Prodelphinidins can be found in Cistus salviifolius. Gallocatechin-(4→8)-catechin (prodelphinidin B3), gallocatechin-(4→8)-gallocatechin and catechin-(4→8)-gallocatechin can be found in the pomegranate peels. Prodelphinidin B-2 3'-O-gallate can be found in green tea leaves and prodelphinidin B-2 3,3'-di-O-gallate can be found in Myrica rubra.

== Particular oligomeric prodelphinidins ==
Prodelphinidin B3 (gallocatechin-(4α→8)-catechin) and prodelphinidin B9 (epigallocatechin-(4α→8)-catechin) can be isolated in beer. Prodelphinidin C2 (gallocatechin-(4α→8)-gallocatechin-(4α→8)-catechin) can be isolated in malt.
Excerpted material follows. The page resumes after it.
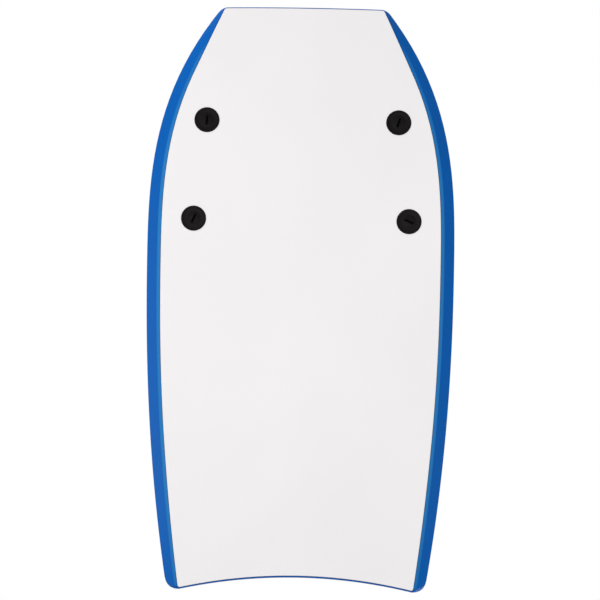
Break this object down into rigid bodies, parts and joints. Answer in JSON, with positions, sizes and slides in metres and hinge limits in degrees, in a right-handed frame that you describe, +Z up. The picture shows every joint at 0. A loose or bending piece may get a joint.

The A-type proanthocyanidin epigallocatechin-(2β→7,4β→8)-epicatechin can be found in the leaves of Dioclea lasiophylla,

== See also ==
- Crofelemer, a complex mixture of procyanidins and prodelphinidins from the latex of the South American tree Croton lechleri (locally called Sangre de Grado or Sangre de Drago)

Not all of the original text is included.